Changes in Information Technology.

Around this time of year I like to review the state of the Information Technology marketplace from the perspective of the technologies we will be using. First off has to be the Java environment. Although I don't know how the Oracle acquisition will affect Java, we can assume the following. Oracle's purchase of Java makes their technologies stronger, much stronger. I would think this may help in resolving one of the bigger technological issues that exists today. That is the relational vs object relational design theories. Many assume that object relational is the way to go, yet, continue to run into the same problems. It will need the resources of Oracle and Java to resolve this problem and come up with a more complete solution. It is in my opinion the only technological issue that we face in People, Ideas & Objects.

The second assumption we can make about Oracle's acquisition of Java is the technically superior capabilities. I found that Sun was excellent in coming up with the big idea and could out think any firm in making the best technologies. However, I often wondered if these people ever took out the garbage. At times it seemed people were working on the big problems and no one was minding the store. I say Oracle's technological capabilities are superior from a commercial point of view. Oracle sells good products that are state of the art. A difference I see that is fundamentally different then Sun's.

Java as a technology has leaped onto center stage in the marketplace in the last couple of years. With no real competition from any other development technology Java dominates. From Google's almost exclusive use to each and every open source project, Java is technically capable and scalable.

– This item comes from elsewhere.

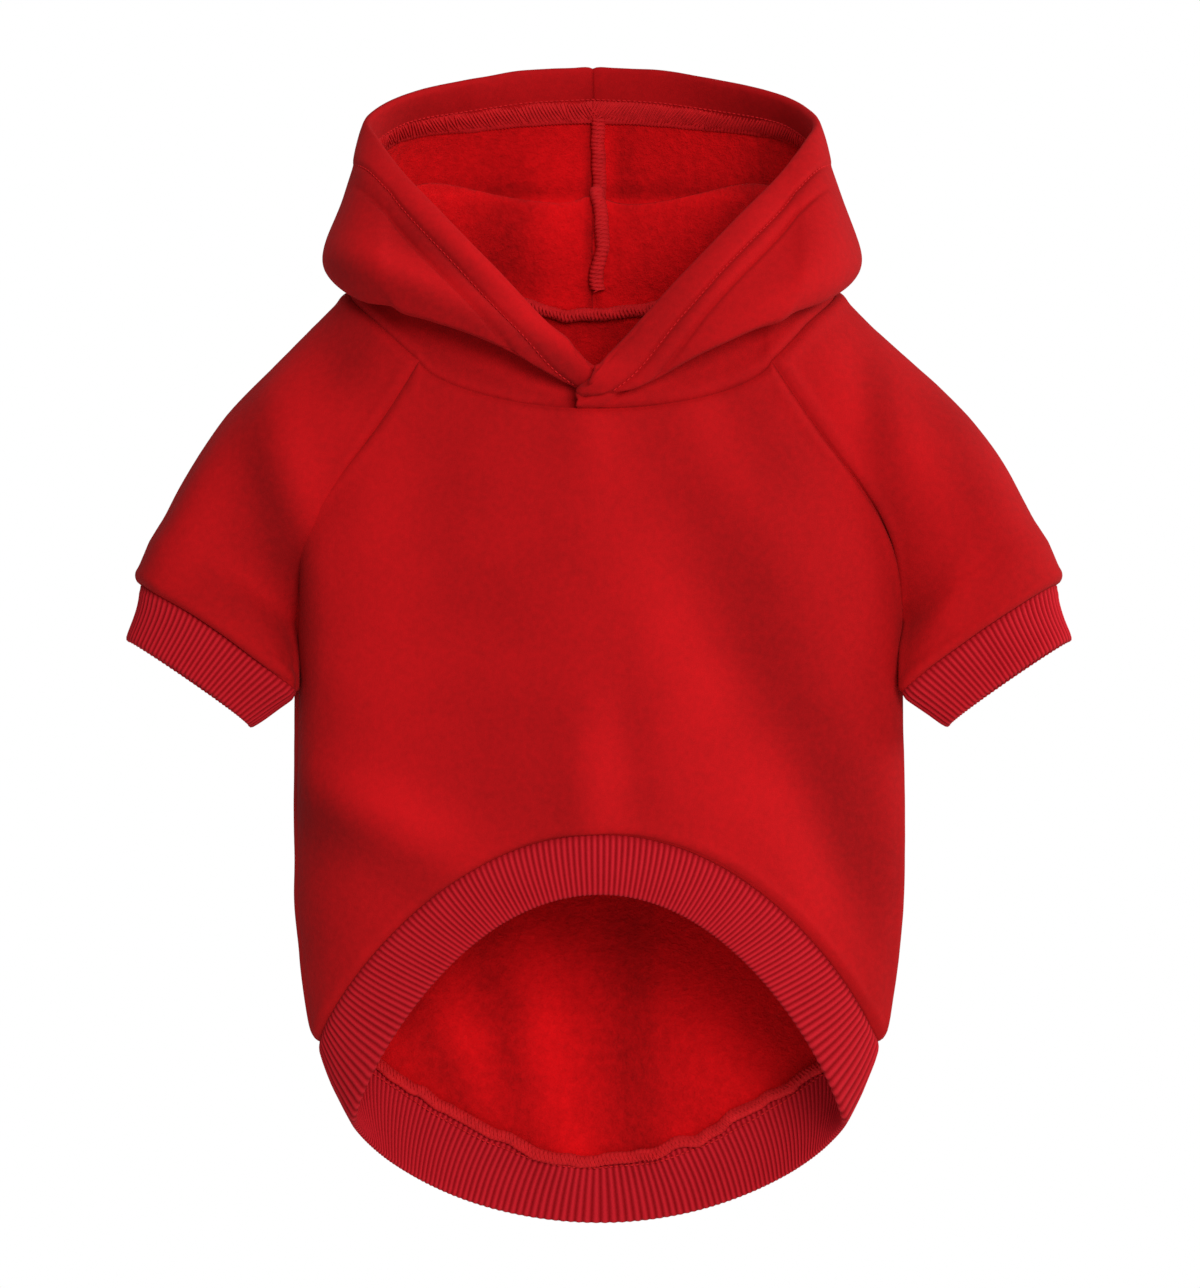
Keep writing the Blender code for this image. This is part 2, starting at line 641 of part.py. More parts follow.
def main():
    clear_objects()
    sleeve = sleeve_grid()
    cuff = cuff_grid()
    hood = hood_grid(0.0)
    shares = hood_shares()
    rim = np.zeros(hood.shape[:2])
    rim[-5:] = 1.0
    rim[-6] = 0.5
    rim = CLOTH + (RIM_CLOTH - CLOTH) * rim * np.clip(shares / 0.16, 0, 1)
    open_panel = SIDE_ROWS + RAGLAN_ROWS + 1
    # name: grid, row from which it is a ring, turn of its outside, thickness, seam edges, cloth
    pieces = {
        "belly_panel": (panel_grid(True, BELLY_DENTS), open_panel, 1, CLOTH, ("low", "high", "first", "last"), "jersey"),
        "back_panel": (panel_grid(False, BACK_DENTS), open_panel, 1, CLOTH, ("low", "high", "first", "last"), "jersey"),
        "right_sleeve": (sleeve, RAGLAN_ROWS, -1, CLOTH, ("low", "high", "first", "last"), "jersey"),
        "left_sleeve": (mirrored(sleeve), RAGLAN_ROWS, 1, CLOTH, ("low", "high", "first", "last"), "jersey"),
        "right_cuff": (cuff, 0, -1, RIB_CLOTH, ("low",), "rib"),
        "left_cuff": (mirrored(cuff), 0, 1, RIB_CLOTH, ("low",), "rib"),
        "hem_band": (band_grid(), 0, -1, RIB_CLOTH, ("low",), "rib"),
        "hood_right": (hood, len(hood), 1, rim, ("low", "last"), "jersey"),
        "hood_left": (mirrored(hood_grid(LAP)), len(hood), -1, rim, ("low", "last"), "jersey"),
    }
    facings = {}
    shared = {}
    pieces = {name: (leaned(piece[0]),) + piece[1:] for name, piece in pieces.items()}
    for name, (grid, closed, turn, thick, seams, cloth) in pieces.items():
        facing = normals(grid, closed, turn)
        facings[name] = facing
        weight = 2.0 if closed == RAGLAN_ROWS else 1.0
        for point, face in edge_points(grid, facing, closed):
            shared.setdefault(key(point), []).append(face * weight)
    for name, (grid, closed, turn, thick, seams, cloth) in pieces.items():
        facing = facings[name]
        for point, face in edge_points(grid, facing, closed):
            face[:] = unit(np.sum(shared[key(point)], axis=0))
        if name.endswith("_sleeve"):
            for j in range(facing.shape[1]):
                cell, part = divmod(j, SPLIT)
                if part:
                    near, far = facing[0, cell * SPLIT], facing[0, (cell + 1) * SPLIT]
                    facing[0, j] = near + (far - near) * part / SPLIT
        values = MATERIALS[cloth]
        solid(name, grid, facing, thick, closed, seams, make_material(name + "_" + cloth, values))


main()
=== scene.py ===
"""Small dog's red hoodie: fleece jersey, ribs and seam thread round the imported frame.

Metres, +Z up towards the hood, the belly side faces -Y, as in the frame.
"""

import bpy
import numpy as np
from bpy.props import FloatProperty, FloatVectorProperty, PointerProperty
from bpy.types import Operator, Panel, PropertyGroup
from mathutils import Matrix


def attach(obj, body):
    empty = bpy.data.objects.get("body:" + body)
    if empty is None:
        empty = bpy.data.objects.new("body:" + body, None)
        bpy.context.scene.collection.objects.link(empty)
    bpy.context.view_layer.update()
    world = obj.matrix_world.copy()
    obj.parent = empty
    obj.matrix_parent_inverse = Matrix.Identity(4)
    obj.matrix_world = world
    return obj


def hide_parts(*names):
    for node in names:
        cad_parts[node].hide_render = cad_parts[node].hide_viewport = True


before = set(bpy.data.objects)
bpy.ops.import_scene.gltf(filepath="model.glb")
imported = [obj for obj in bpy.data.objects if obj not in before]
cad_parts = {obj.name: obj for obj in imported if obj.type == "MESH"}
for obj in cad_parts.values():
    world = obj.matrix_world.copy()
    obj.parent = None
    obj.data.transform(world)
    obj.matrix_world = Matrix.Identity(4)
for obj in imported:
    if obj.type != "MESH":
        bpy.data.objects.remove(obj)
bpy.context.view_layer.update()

bl_info = {
    "name": "Dog Hoodie",
    "version": (1, 0, 0),
    "blender": (4, 5, 0),
    "location": "View3D > Sidebar > Hoodie",
    "description": "Builds a small dog's raglan hoodie in fleece jersey and rib",
    "category": "Object",
}

# Sizes of the pattern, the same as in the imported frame
HALF_WIDTH = 0.1158        # centre to side seam
BELLY_DEPTH = 0.0480       # centre plane to the belly's fullest line
BACK_DEPTH = 0.0455        # centre plane to the back's fullest line
SIDE_LENGTH = 0.2744       # neck centre down to the hem seam at the side
BELLY_LENGTH = 0.1928      # neck centre down to the hem seam on the belly
BACK_LENGTH = 0.3240       # neck centre down to the hem seam on the back
BAND_WIDTH = 0.0252        # ribbed hem band, seam to lower edge at the back
NECK_HALF_WIDTH = 0.0932   # neck opening, centre to shoulder
SLEEVE_REACH = 0.1459      # centre to the middle of the sleeve hem
SLEEVE_DROP = 0.1193       # neck centre down to the middle of the sleeve hem
SLEEVE_HALF = 0.0361       # half of the sleeve hem's long way
SLEEVE_DEPTH = 0.0190      # half of the sleeve hem's short way
SLEEVE_BULGE = 0.0046      # how far the shoulder line stands off its chord
ARM_RIDGE_OUT = 0.0516     # armpit to the sleeve's ridge at armpit level, sideways
ARM_RIDGE_UP = 0.0378      # the same, upwards
ARM_DEPTH = 0.0225         # half of the sleeve's short way at armpit level
SLEEVE_FORWARD = 0.0040    # the sleeve hem's middle in front of the centre plane
UNDER_FORWARD = 0.0100     # how far the sleeve hem's under side comes further forward
HEM_DIP = 0.0030           # how far the sleeve hem's front edge lies above its plane
SLEEVE_LIP = 0.0026        # how far the sleeve stands off the straight way to its hem
CUFF_LENGTH = 0.0206
CUFF_HALF = 0.0280
CUFF_FORWARD = 0.0050      # the cuff's lower ring in front of the centre plane
CUFF_UNDER_FORWARD = 0.0040
CUFF_DIP = 0.0026          # how far the cuff's front edge lies above its plane
CUFF_WAIST = 0.0018        # how far the cuff draws in below its seam on the outer side
BAND_TAPER = 0.0128        # how far the band draws in at each side over its width
BAND_SWELL = 0.0012        # how far the band bows outwards half way down
DENT_DEPTH = 0.0032        # deepest dent of the panels; the dents are shares of it
LEAN = 0.0025              # how far the body hangs to one side of the neck
LEAN_FALL = 0.0260         # drop over which most of that lean comes in
HOOD_HEIGHT = 0.1093       # neck centre to the rim's top
HOOD_HALF_WIDTH = 0.0877   # centre to the rim's side corner
HOOD_DEPTH = 0.0700        # centre plane to the rim's back
FOLD = 0.0100              # unit of the hood's roll and of the folds: their tables hold shares of it
CLOTH = 0.0020
RIB_CLOTH = 0.0025
LAP = 0.0054               # how far the left hood half tucks in behind the right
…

The Java Run-time Environment is robust when we include the many frameworks and the human resources that support them. Powerfully exploiting the re-use of Java code. Standing on the shoulders of giants never meant so much as it does when it comes to Java.

Lets not forget the underlying model of deployment of Java is to run it everywhere. And here it has done a good job from its early days. Now with the development of "Cloud" computing this deployment model fits with the users needs. Irrespective of how you access Java, it works extremely well. The Cloud as a platform is also receiving attention these days. For good reason. It works, but most importantly it works to release the users from the chains of the "office" environment and permits them to do their job as required, where ever and when ever. 

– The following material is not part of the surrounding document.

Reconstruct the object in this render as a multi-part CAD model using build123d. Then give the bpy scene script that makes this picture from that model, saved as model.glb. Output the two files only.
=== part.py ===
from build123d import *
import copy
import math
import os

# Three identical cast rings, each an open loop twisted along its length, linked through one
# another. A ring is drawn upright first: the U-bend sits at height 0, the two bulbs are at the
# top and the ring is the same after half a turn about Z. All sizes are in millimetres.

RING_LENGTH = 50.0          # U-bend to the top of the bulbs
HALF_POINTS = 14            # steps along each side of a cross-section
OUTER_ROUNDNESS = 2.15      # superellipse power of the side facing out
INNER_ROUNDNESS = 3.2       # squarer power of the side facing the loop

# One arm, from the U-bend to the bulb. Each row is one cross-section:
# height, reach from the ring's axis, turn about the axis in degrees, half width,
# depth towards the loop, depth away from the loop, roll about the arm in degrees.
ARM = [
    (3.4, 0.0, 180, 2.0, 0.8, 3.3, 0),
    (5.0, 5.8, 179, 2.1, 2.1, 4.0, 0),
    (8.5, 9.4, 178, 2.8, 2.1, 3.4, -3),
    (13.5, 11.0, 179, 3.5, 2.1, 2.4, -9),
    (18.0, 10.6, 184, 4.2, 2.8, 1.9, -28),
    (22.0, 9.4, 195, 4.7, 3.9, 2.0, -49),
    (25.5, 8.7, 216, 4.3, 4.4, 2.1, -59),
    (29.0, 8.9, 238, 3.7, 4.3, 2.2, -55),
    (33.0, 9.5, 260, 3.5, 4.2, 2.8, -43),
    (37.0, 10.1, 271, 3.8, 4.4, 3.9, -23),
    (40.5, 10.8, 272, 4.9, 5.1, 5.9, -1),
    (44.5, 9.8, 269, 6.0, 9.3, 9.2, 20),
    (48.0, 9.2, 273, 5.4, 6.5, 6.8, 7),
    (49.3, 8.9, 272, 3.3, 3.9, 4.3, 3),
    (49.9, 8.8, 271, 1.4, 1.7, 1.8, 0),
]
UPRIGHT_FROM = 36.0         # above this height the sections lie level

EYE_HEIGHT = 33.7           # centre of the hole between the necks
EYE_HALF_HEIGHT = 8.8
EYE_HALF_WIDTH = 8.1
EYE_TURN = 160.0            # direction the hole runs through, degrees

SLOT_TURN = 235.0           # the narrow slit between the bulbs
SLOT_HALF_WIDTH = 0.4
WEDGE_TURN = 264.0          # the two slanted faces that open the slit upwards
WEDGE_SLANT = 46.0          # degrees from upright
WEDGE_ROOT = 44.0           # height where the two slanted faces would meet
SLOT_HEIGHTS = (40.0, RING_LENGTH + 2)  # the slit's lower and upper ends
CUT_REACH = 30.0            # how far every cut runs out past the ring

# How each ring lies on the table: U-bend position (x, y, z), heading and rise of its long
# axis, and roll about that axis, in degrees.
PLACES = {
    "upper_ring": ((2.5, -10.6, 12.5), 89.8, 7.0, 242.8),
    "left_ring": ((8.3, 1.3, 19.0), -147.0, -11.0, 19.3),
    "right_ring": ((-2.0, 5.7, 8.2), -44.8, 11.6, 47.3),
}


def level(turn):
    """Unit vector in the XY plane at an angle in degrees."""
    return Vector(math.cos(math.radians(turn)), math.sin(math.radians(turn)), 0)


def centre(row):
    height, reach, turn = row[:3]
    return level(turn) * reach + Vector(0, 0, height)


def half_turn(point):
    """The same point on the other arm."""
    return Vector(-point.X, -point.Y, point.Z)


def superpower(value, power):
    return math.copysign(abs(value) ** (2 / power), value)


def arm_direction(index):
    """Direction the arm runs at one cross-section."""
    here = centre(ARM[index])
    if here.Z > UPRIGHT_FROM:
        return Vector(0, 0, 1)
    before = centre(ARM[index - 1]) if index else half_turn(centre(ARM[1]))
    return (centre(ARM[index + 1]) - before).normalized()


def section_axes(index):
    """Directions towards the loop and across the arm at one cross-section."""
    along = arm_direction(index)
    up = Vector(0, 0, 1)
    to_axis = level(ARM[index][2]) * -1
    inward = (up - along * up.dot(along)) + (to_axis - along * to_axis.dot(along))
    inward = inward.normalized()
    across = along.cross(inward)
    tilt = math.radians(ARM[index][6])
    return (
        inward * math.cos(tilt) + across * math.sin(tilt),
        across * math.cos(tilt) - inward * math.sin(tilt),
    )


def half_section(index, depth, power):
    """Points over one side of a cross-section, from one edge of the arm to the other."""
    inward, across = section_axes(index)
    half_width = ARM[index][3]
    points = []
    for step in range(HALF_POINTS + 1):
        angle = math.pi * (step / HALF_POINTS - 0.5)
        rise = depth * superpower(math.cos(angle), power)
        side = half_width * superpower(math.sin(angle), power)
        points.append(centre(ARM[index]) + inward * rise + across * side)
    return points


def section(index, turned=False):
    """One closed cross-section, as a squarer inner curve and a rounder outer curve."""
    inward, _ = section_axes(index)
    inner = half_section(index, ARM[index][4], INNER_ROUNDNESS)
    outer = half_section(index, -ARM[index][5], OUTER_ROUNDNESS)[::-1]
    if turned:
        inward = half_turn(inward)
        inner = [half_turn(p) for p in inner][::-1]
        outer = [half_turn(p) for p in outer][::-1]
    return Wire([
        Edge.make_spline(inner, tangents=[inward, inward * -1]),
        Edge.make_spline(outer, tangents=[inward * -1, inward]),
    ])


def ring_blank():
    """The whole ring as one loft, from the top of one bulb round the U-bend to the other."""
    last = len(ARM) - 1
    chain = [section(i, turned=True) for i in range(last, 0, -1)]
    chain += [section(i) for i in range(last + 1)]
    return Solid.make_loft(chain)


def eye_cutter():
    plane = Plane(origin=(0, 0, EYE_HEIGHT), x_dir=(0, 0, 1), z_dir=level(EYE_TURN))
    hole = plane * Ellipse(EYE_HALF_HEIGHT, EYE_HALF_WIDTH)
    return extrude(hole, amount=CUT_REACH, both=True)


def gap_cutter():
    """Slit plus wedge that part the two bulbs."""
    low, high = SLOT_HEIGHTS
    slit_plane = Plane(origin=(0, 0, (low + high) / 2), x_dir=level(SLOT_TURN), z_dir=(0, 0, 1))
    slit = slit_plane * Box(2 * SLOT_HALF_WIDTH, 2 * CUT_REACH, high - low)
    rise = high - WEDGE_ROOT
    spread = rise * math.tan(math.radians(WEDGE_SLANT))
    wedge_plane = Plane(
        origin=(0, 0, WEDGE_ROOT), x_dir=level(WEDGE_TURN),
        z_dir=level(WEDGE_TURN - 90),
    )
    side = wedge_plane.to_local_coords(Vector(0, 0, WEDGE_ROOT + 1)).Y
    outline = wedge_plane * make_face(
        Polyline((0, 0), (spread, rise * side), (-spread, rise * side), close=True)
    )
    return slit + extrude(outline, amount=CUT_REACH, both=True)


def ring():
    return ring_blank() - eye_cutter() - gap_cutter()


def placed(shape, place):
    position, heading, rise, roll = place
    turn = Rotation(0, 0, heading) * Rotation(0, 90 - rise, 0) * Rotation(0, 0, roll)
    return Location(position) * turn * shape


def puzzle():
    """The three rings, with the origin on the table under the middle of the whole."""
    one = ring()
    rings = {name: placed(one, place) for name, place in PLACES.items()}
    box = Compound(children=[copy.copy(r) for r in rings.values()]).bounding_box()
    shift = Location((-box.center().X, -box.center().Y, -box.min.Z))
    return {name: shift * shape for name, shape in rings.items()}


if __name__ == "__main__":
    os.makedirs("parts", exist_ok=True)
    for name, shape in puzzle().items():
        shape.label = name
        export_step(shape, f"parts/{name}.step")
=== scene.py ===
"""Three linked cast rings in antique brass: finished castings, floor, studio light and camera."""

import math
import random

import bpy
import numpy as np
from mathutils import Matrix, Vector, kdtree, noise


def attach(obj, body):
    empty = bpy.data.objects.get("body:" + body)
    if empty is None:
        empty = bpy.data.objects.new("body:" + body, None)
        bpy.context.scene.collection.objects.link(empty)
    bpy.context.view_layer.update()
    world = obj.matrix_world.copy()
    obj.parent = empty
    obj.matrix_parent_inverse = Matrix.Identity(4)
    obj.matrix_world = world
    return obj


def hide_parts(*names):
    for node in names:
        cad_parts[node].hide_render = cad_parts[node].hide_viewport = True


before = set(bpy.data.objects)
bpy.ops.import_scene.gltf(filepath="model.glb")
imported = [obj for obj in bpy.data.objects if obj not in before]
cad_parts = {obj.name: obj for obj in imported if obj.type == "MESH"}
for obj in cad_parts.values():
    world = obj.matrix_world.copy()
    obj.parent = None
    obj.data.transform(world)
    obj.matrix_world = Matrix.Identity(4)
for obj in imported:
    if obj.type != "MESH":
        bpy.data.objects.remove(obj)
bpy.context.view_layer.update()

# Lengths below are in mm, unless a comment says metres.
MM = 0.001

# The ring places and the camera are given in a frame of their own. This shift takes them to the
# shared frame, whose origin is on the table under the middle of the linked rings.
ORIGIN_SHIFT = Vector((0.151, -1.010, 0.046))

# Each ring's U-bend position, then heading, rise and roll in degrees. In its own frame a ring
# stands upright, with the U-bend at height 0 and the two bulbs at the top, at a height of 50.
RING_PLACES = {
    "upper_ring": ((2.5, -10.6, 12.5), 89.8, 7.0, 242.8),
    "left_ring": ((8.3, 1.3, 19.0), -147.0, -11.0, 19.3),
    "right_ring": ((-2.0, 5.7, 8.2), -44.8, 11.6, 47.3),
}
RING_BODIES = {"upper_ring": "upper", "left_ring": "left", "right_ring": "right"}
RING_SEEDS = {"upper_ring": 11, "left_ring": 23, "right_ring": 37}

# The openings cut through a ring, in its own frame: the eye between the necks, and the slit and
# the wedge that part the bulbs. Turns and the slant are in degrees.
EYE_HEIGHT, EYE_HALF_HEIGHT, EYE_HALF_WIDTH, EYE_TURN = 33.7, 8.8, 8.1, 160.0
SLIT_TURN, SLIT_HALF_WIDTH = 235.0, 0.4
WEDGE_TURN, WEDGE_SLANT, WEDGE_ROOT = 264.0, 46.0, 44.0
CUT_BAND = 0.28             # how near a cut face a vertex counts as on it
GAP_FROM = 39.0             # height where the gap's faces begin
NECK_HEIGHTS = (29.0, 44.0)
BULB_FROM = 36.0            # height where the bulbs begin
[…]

We are witnessing, I think, the maturation of the underlying technologies. The infrastructure is in place and less time and effort will be spent in these areas. Its time for developers such as those involved in People, Ideas & Objects to start putting these frameworks together and applying the unique and innovative attributes of these technologies in a package for users to do their jobs. What could have been done with 100 developers five years ago can be done with far less. Productivity is soaring at the infrastructure level and this is percolating upwards towards the end users. I have a tendency to agree with many that Information Technologies will be a source of innovation and value generation until well into the 2020's. Most of what we have been doing in IT in the past 40 - 50 years is building the infrastructure. The Information and Communication Technology revolution begins here and now.

For the oil and gas industry this is the time to consider these technologies as the point in which  their competitive advantage, innovative footing and exploitation of these resources should be a key focus of the producers. That is what People, Ideas & Objects is working to provide the global oil andg as producer. By facilitating the oil and gas user with the development technologies and resources to enable them to do their jobs. In turn the People, Ideas & Objects user community will provide the oil and gas producer with the most profitable means of oil and gas operations. With innovative modules like the Petroleum Lease Marketplace, Accounting Voucher and Partnership Accounting. Three of the eleven modules of the Draft Specification.

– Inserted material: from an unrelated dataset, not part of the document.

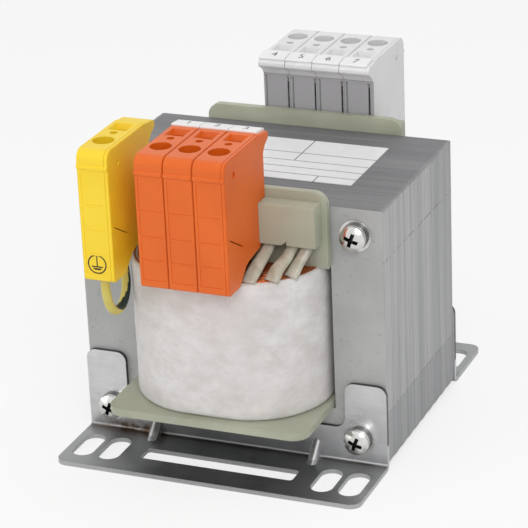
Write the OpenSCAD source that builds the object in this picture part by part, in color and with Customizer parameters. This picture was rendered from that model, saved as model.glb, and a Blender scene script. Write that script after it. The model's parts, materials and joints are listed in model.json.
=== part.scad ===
// Open laminated mains transformer on two folded feet, with screw terminals on both sides.
// Millimetres. X runs along the core, Y through the lamination stack (front is -Y), Z is up.
// The origin is on the floor, under the middle of the core.

/* [Core] */
// Lamination module: width of an outer leg or a yoke, and half the centre leg
lam_a = 14; // [13:0.5:16]
// Depth of the lamination stack
stack_d = 54; // [44:1:60]
// Number of sheet packets, laid alternately with the E up and the E down
packet_count = 20; // [12:2:26]
// How far the edges of every second packet stand back
packet_step = 0.05; // [0.02:0.01:0.2]
// Air between packets, and between an E and its I
packet_gap = 0.03; // [0.02:0.01:0.06]
// Height of the core above the floor
core_lift = 1.4; // [1.3:0.1:4]
// Diameter of the bolt holes in the sheets
core_hole_d = 4.5; // [4.4:0.1:5]

/* [Bobbin] */
// Wall of the bobbin's tube and of its terminal rails
bobbin_wall = 1.2; // [0.8:0.1:1.6]
// Thickness of the two flanges
flange_t = 2; // [1.2:0.1:2.6]
// Reach of the lower flange in front of the core and behind it
lower_flange_reach = 21.6; // [19:0.2:24]
// Corner radius of the lower flange
flange_corner_r = 4.5; // [3:0.5:10]
// Thickness of the upright plate at the front and at the back
plate_t = 2; // [1.2:0.1:2.6]
// Height of the upright plates above the core
plate_rise = 4.1; // [2:0.1:8]
// Radius of the upright plates' upper corners
plate_corner_r = 3.5; // [1:0.5:6]
// Depth of the hollow terminal rail
rail_d = 4.9; // [3.5:0.1:6]
// Height of the terminal rail
rail_h = 10.7; // [8:0.1:11.5]
// Height of the rail's upper edge above the core
rail_rise = 1.7; // [0.5:0.1:3]

/* [Windings] */
// Build of the inner winding in the window
primary_build = 4.6; // [3:0.1:5]
// Build of the outer winding in the window
secondary_build = 4.9; // [3:0.1:5.1]
// Insulation between the windings
insulation_t = 0.3; // [0.2:0.05:0.5]
// Thickness of the outer wrap
wrap_t = 0.7; // [0.4:0.1:0.8]
// How much thicker the coil is outside the window than inside it
coil_bulge = 6.8; // [0:0.2:8]
// Corner radius of the finished coil
coil_corner_r = 20.5; // [12:0.5:24]

/* [Feet] */
// Sheet thickness of the feet
sheet_t = 1.2; // [1:0.1:1.6]
// Reach of a foot from the core's face to its outer edge
foot_reach = 23.8; // [21:0.2:28]
// Outer corner radius of the feet
foot_corner_r = 3; // [1:0.5:5]
// Height of the foot's web between the tabs
web_h = 10.7; // [8:0.1:12]
// Height of the tabs that the bolts go through
tab_h = 23.5; // [16:0.5:27]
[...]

Of the many people that I follow and write about on this blog. Ray Kurzweil is one of the more interesting and he provides an interesting perspective on the changes that these Information & Communication Technologies provide. His key point is that people think in linear terms when seeing the future. Using the pace of change from their past experiences to extrapolate the impact these ICT will have on their future. Proving that the future is always exponential in terms of its impact is the point that he gets across. Here is Kurzweil's TED conference video.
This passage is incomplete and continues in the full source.